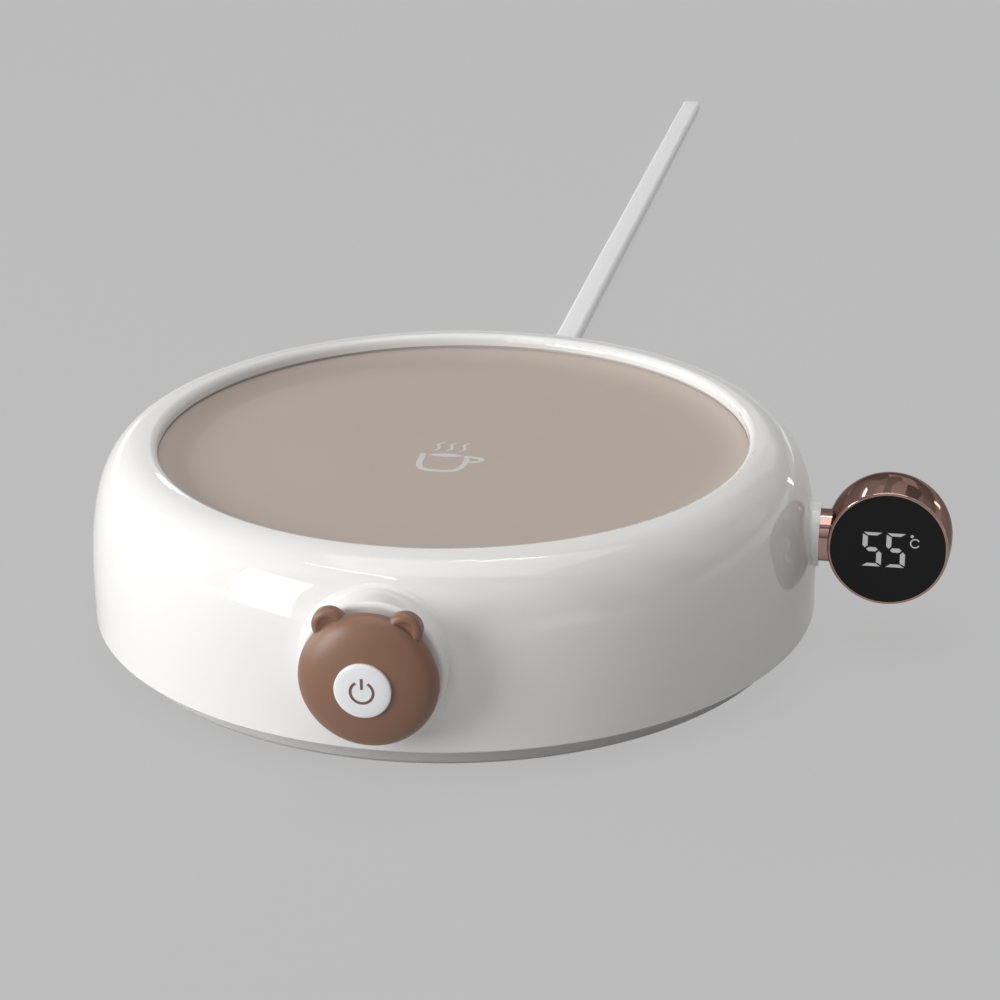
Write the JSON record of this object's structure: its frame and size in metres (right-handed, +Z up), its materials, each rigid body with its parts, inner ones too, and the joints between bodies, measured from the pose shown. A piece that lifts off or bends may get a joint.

==

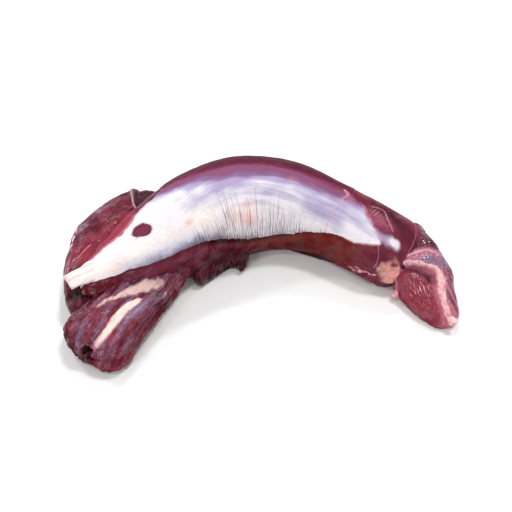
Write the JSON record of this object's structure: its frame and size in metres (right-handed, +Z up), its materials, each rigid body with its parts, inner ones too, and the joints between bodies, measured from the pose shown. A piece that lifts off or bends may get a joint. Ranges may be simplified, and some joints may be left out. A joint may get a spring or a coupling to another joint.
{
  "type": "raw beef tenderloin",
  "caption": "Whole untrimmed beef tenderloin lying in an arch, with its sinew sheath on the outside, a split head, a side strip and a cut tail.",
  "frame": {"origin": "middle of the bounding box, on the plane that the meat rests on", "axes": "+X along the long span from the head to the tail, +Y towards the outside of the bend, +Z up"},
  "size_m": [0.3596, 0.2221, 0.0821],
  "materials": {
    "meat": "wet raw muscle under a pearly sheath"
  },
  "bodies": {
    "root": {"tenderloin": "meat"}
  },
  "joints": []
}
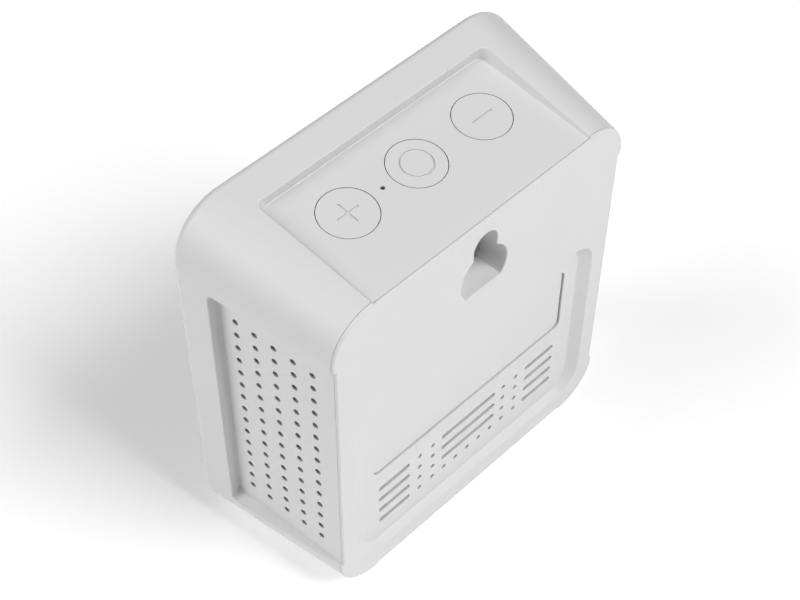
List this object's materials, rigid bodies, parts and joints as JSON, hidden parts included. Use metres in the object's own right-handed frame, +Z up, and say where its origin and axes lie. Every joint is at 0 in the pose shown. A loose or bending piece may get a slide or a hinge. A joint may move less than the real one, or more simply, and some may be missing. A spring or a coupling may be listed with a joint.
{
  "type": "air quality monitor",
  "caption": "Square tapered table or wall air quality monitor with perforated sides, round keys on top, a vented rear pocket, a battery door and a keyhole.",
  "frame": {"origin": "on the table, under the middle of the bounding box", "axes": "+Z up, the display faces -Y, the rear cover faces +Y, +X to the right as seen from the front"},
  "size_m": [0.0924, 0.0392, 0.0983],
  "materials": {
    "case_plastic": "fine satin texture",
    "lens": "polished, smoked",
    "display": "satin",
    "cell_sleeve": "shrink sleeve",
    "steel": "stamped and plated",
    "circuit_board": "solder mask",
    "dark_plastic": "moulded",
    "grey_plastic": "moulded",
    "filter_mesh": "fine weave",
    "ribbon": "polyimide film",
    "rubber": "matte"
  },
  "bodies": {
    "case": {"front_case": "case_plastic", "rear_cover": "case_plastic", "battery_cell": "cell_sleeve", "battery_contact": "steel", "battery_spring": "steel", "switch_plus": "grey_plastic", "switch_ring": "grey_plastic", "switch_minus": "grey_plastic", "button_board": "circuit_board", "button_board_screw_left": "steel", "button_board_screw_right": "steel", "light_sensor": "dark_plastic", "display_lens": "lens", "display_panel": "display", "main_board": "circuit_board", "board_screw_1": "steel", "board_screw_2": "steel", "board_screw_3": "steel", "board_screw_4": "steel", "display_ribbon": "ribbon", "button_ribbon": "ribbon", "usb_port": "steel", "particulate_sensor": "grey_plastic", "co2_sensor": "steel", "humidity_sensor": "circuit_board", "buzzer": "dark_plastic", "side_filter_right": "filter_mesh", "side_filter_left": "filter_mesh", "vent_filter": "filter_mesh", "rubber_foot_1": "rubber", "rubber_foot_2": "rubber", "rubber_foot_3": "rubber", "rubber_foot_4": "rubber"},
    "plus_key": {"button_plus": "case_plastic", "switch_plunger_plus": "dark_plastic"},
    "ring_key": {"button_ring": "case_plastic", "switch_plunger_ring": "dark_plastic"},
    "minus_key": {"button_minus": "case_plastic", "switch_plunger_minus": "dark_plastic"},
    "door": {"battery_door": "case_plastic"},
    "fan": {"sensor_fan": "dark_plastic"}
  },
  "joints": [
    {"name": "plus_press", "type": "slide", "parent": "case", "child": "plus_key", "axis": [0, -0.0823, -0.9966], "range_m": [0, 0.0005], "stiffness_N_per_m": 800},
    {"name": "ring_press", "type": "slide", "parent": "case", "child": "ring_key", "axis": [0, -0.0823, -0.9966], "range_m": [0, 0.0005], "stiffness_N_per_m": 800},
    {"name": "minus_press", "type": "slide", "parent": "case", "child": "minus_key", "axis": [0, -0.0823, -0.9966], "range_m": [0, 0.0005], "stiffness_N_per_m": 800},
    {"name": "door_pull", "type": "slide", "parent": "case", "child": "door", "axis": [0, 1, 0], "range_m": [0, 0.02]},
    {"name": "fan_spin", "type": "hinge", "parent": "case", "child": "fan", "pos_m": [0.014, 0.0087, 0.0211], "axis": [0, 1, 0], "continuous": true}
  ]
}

==

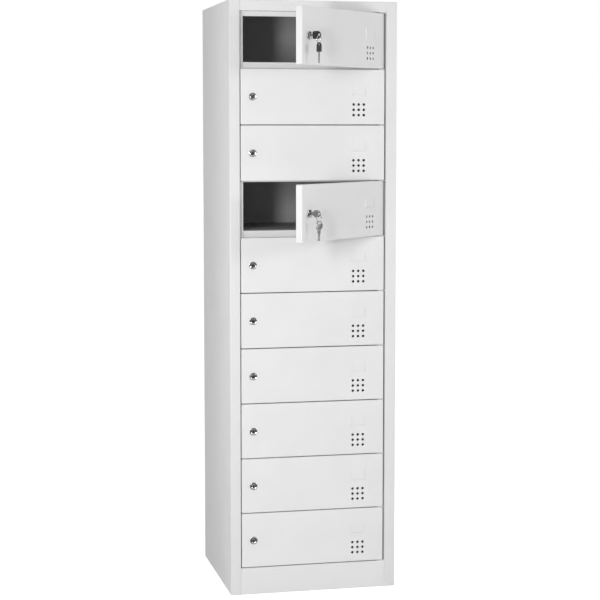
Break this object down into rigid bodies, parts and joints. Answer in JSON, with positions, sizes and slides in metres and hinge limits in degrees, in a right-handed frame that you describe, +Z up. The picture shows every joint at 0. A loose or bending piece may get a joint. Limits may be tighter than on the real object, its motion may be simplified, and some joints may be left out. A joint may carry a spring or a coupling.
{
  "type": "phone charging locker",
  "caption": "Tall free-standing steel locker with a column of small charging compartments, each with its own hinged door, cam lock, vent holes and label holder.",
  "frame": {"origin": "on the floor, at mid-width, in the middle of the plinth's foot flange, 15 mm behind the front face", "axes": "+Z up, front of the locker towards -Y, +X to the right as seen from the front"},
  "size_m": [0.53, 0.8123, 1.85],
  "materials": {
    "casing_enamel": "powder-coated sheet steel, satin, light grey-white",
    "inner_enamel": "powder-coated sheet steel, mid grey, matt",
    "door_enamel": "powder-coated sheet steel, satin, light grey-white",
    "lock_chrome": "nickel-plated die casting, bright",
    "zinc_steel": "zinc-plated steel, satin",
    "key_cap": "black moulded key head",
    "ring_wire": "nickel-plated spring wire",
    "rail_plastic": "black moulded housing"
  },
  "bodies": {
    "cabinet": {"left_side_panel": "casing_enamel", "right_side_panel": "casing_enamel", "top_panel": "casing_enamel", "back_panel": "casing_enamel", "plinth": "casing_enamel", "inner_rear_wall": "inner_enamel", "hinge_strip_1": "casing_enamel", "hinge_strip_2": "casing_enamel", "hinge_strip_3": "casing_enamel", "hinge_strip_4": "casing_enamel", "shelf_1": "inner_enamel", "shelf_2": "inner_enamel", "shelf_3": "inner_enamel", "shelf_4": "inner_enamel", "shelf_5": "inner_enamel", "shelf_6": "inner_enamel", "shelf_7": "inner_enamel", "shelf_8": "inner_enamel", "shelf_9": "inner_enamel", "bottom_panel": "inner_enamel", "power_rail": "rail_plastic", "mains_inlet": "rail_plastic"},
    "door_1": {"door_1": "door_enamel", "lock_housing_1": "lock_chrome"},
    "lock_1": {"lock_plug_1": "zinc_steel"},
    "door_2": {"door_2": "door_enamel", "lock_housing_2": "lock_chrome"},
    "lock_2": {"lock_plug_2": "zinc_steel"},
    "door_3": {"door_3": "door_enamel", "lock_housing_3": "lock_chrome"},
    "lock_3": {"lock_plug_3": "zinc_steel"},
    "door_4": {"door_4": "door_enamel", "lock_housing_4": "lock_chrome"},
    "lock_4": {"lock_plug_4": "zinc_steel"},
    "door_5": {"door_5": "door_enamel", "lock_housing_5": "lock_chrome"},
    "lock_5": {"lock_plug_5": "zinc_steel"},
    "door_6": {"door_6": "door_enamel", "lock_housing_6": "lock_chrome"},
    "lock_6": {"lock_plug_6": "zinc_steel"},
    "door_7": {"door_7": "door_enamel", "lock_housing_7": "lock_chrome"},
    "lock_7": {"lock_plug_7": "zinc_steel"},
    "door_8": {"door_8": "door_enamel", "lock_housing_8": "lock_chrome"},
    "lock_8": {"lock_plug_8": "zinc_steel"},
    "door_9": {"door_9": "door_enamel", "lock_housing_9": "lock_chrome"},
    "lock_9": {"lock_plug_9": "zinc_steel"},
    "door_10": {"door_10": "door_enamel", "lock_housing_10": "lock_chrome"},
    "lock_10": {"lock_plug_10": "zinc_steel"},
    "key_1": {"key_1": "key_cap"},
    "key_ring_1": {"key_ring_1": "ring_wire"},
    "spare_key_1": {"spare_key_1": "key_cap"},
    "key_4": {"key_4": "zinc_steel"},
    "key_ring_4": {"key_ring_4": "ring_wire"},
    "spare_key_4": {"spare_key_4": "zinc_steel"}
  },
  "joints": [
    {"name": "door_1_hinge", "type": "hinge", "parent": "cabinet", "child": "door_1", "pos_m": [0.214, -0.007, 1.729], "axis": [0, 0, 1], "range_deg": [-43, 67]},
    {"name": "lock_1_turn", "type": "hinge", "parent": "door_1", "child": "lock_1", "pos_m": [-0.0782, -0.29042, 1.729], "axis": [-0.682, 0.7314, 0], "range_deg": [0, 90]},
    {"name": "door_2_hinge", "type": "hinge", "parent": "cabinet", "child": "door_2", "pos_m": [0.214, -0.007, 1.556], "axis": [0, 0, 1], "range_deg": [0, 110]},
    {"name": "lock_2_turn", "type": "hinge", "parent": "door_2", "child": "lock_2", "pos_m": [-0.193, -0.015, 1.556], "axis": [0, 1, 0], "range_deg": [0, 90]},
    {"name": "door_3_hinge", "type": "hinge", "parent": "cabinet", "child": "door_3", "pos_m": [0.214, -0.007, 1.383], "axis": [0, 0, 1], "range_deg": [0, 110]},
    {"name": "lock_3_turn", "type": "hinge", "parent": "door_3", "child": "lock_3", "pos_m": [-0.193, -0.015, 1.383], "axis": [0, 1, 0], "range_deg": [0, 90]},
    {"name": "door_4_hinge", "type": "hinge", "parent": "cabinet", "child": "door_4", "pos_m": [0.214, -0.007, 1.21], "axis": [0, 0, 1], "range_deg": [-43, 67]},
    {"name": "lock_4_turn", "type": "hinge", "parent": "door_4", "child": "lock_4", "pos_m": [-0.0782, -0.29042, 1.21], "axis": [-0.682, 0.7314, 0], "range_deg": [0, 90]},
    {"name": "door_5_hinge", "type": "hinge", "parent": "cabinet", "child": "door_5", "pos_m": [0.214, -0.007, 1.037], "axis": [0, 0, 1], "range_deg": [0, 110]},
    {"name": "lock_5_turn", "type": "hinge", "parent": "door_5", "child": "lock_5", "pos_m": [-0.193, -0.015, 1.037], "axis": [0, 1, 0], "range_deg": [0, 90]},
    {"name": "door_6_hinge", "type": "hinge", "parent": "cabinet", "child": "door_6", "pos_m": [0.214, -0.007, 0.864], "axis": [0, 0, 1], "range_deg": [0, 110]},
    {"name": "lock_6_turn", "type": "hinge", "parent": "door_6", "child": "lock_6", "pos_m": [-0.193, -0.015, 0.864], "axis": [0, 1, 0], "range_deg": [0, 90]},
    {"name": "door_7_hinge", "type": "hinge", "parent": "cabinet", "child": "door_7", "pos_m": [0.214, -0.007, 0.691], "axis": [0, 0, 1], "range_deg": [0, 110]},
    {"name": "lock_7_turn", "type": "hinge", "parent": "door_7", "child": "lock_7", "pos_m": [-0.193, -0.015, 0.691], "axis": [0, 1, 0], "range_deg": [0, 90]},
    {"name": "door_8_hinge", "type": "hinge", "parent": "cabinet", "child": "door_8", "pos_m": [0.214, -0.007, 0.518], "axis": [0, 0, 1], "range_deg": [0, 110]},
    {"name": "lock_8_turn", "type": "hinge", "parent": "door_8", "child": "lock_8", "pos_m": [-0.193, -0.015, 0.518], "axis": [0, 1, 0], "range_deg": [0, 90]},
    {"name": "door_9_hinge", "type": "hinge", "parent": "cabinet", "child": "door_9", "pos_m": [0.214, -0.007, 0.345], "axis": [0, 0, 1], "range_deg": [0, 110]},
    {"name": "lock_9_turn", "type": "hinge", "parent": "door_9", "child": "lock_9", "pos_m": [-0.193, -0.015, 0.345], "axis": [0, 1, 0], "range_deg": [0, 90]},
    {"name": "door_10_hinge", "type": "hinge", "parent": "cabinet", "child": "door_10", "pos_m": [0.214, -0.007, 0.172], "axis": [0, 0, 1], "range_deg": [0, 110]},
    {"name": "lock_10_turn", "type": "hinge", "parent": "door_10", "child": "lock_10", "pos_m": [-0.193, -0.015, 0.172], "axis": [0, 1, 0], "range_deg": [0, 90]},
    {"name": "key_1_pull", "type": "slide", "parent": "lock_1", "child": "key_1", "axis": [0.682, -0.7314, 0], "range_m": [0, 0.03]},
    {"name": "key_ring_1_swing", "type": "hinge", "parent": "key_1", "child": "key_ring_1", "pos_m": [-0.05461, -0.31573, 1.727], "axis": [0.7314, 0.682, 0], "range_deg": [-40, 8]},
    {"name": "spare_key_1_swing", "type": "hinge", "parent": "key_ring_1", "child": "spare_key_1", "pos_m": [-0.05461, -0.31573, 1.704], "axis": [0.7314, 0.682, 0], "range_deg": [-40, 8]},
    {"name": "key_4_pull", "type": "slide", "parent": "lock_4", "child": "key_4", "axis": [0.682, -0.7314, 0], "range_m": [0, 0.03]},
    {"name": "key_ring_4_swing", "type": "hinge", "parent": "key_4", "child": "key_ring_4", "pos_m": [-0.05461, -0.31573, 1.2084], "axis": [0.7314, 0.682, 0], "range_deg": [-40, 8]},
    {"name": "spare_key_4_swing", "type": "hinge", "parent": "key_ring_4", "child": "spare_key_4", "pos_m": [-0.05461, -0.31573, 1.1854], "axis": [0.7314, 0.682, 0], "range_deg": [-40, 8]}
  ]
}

# What is required
Pick out the lines containing the string "joints".

# Solved problem
Write the JSON record of this object's structure: its frame and size in metres (right-handed, +Z up), its materials, each rigid body with its parts, inner ones too, and the joints between bodies, measured from the pose shown. A piece that lifts off or bends may get a joint.
Write the JSON record of this object's structure: its frame and size in metres (right-handed, +Z up), its materials, each rigid body with its parts, inner ones too, and the joints between bodies, measured from the pose shown. A piece that lifts off or bends may get a joint. Ranges may be simplified, and some joints may be left out. A joint may get a spring or a coupling to another joint.
  "joints": []
List this object's materials, rigid bodies, parts and joints as JSON, hidden parts included. Use metres in the object's own right-handed frame, +Z up, and say where its origin and axes lie. Every joint is at 0 in the pose shown. A loose or bending piece may get a slide or a hinge. A joint may move less than the real one, or more simply, and some may be missing. A spring or a coupling may be listed with a joint.
  "joints": [
Break this object down into rigid bodies, parts and joints. Answer in JSON, with positions, sizes and slides in metres and hinge limits in degrees, in a right-handed frame that you describe, +Z up. The picture shows every joint at 0. A loose or bending piece may get a joint. Limits may be tighter than on the real object, its motion may be simplified, and some joints may be left out. A joint may carry a spring or a coupling.
  "joints": [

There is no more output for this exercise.